Based on the proceedings of the 2013 General elections it would be safe to assume that the 2018 general elections would be sometime in November 2018.

ECB Commissioner, Deki Pema said that the 90 days period is the total period of the election process, and it means that the ECB has to complete the election process anytime within this period.

Commissioner Deki Pema said that the NA has to dissolve by 1st August 2018 as it would be the day of completion of five years of the house since its first sitting where it elected the Speaker.

The current speaker Tshogpon Jigme Zangpo was elected in the first sitting of the second parliament on 2nd August 2013. She explained that the dissolution has to happen by 1st August 2018 otherwise the house would be going beyond its five year term.

Article 10 of the Constitution which deals with the Parliament in section 24 says, “The National Assembly and the National Council shall continue for five years from the date of the first sitting of the respective Houses. While the National Council shall complete its five-year term, premature dissolution of the National Assembly may take place on the recommendation of the Prime Minister to the Druk Gyalpo or in the event of a motion of no confidence vote against the Government being passed in the National Assembly or in accordance with section 12 of Article 15.”

Commissioner Deki here explained that the first sitting of both the National Assembly and national Council is defined in Articles 12 and 11 of the Constitution respectively.

Article 12 which deals with the National Assembly in section 3 says, “At the first sitting after any general election, or when necessary to fill a vacancy, the National Assembly shall elect a Speaker and a Deputy Speaker from among its members.”

The Prime Minister Lyonchhen Tshering Tobgay told The Bhutanese that the government would complete its five year term and there would be no early dissolution for any electoral benefit, as it would be unethical to do so.

In the case of the National Council given that it is a house of  continuity it cannot dissolve like the NA and get an addition 90 day election period.

So the election period of the NC will be within its five year term and the ECB will have to finish the NC election process before the end of the current NC’s five year term which ends on 9th May 2018. This would mean that the new NC should be reconstituted by 10th May 2018 with no break in the continuity of the NC.

The NC’s term ends on 9th May 2018 because it had its first sitting and elected its Chairman and  Vice-Chairman on 10th May 2013.

Article 11 which deals with the National Council in section 4 says, “At the first sitting after any National Council election, or when necessary to fill a vacancy, the National Council shall elect a Chairperson and Deputy Chairperson from among its members.”

The Commissioner said that it is too early to share the exact election dates for both the houses as the ECB would have to look at various things.  As per the Election Act a Royal Decree would formally announce the election dates for both the houses.

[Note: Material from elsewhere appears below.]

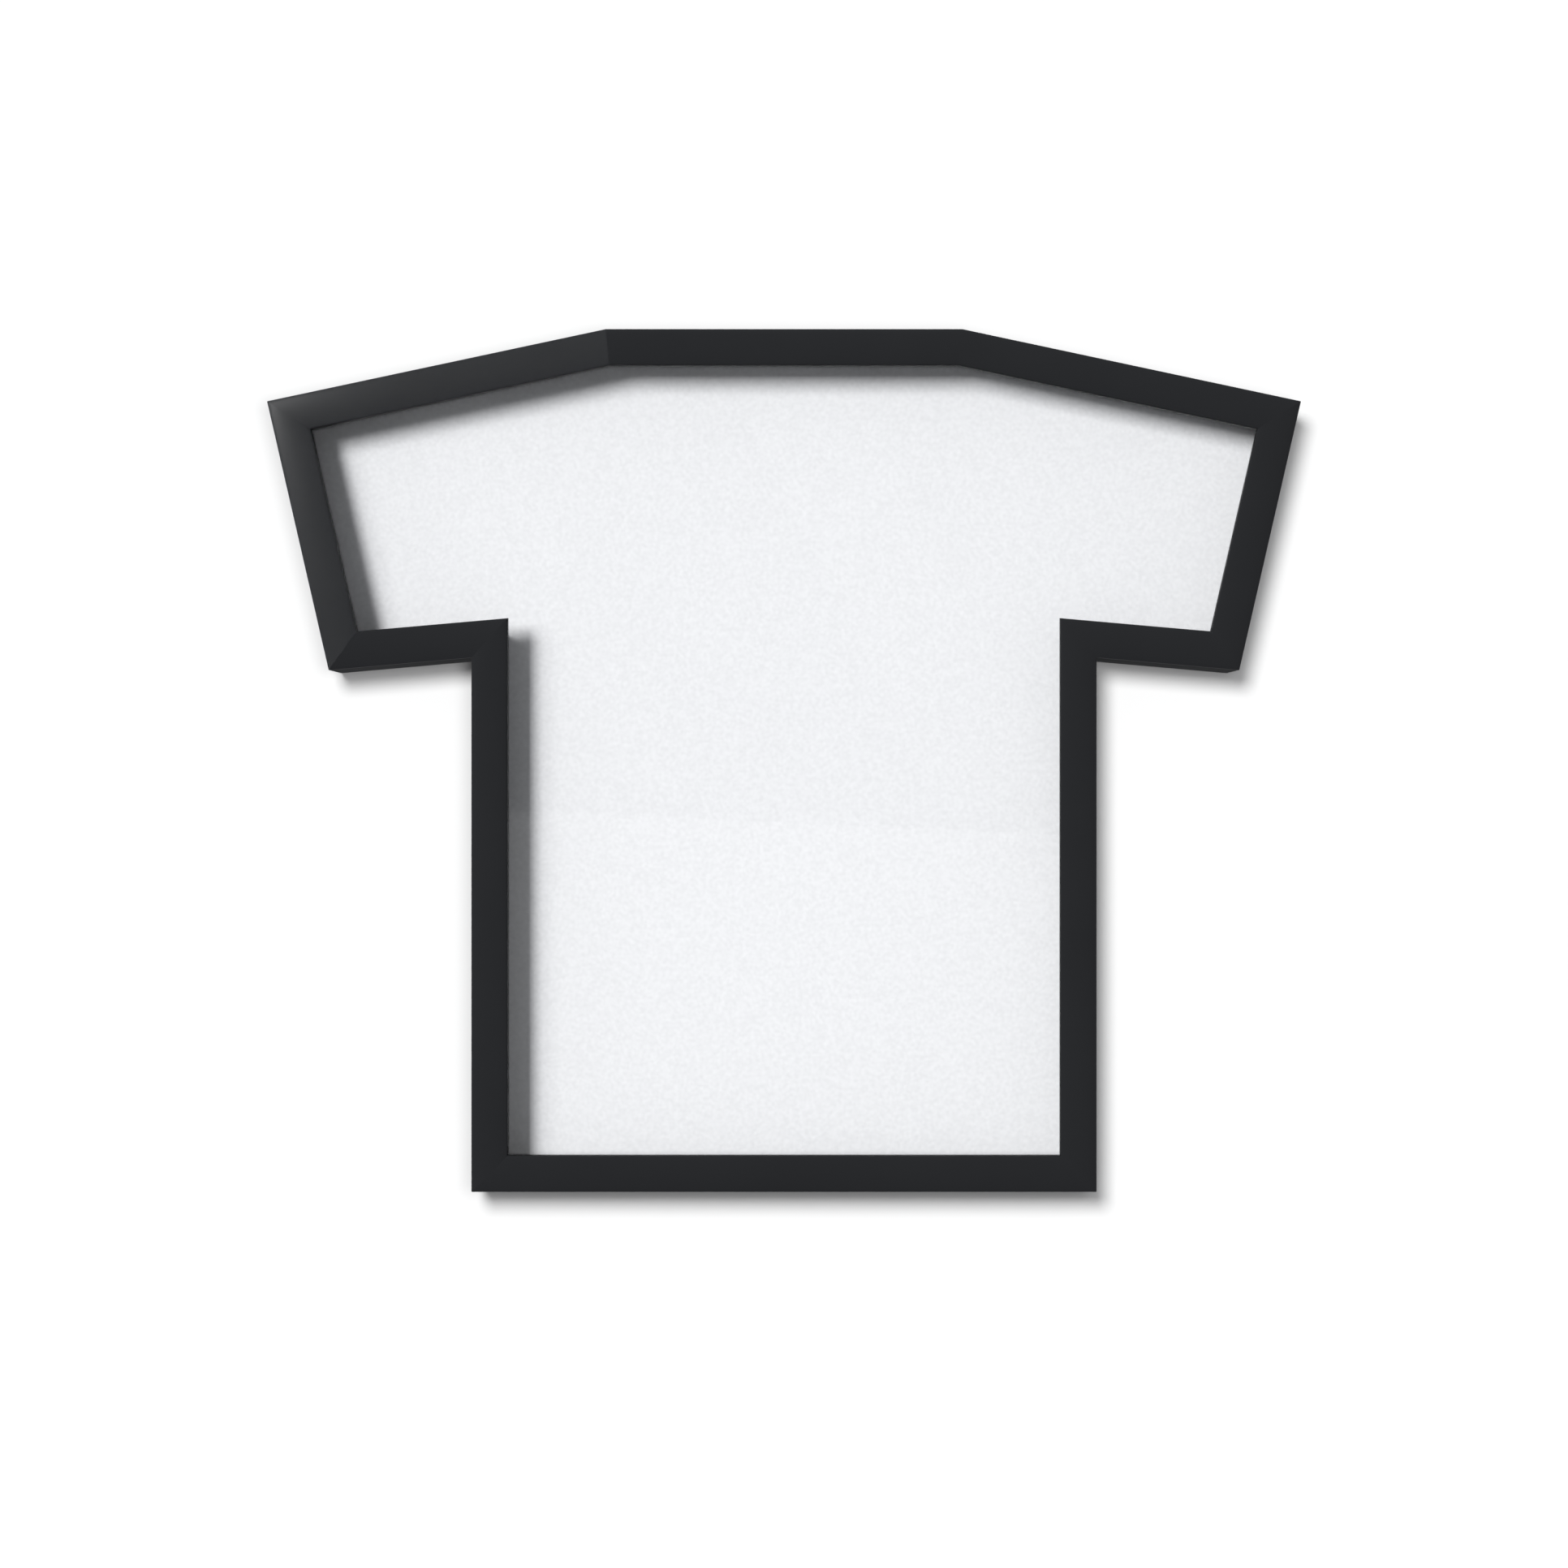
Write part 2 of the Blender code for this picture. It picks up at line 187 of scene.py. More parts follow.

She, however, said that the ECB would issue a general advisory soon giving the months in which the elections would happen to ensure that people don’t plan any major activities during the time. In the past there had been issues with certain religious gatherings falling within the election having to be cancelled or postponed.

In the NA elections in the first Primary round the interested parties file a letter of intent along with the names of the candidates which is scrutinized by the ECB after the last date of withdrawal. Once approved the parties that qualify would head into the Primary round.

The two parties getting the highest overall popular votes would head into the General Election round.

In the General Election round there is more focus on the candidates as individual constituency seats are up for election.

Again after the party and their candidates file in their papers the ECB would scrutinize them after the last date of withdrawal.

In the meantime the ECB would also be calling for postal ballot voter applications and registering them.

After a campaign period the final elections are held on poll day.

For the NC the process starts from the Geowogs where candidates are shortlisted for the final round at the Dzongkhag level.

The Commissioner said that for the ECB they did not want to make the election campaign period so short that voters can’t make an informed choice and at the same time it should not be too long as it would mean time lost and also would be very taxing on everybody.

The ECB based on its lesson learnt from the 2013 polls is expected to make certain changes one of which would be in the election debates.